Surveys and other tenant interactions
All Councils & RSLs interviewed plan to engage with tenants via post-occupancy surveys or have done so already. This appears to be a standard approach across the board, regardless of the heating system installed. A few also plan to use surveys as an analogue method for energy monitoring, through collecting information on energy consumption and electricity tariffs via tenants' bills in order to gain a better understanding of the affordability of heat pumps.
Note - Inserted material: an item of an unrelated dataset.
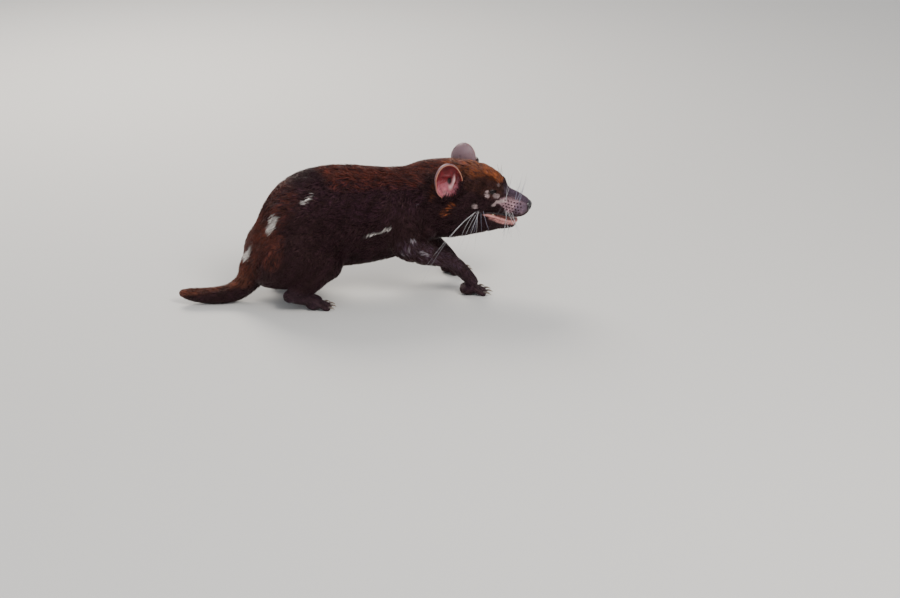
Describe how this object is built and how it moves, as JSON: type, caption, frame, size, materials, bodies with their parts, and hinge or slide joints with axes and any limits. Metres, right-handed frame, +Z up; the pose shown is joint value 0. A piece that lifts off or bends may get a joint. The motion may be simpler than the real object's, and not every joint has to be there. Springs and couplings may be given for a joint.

Several intend to take a more involved approach, including educating tenants on how to use their heating systems and, where ASHPs and/or heat batteries are installed, offering advice directly or via third parties on which electricity tariffs will secure cheaper energy bills. There was a general consensus that heat pumps are not inherently cheap to run and that they require the right electricity tariffs in order to be affordable to tenants, and that this advice was therefore necessary to ensure that the homes were affordable in all senses. Similarly, one Council plans to 'coach' tenants to switch to variable electricity tariffs, so that heat pumps and heat battery systems can be programmed to take in electricity from the grid at times when it is cheaper.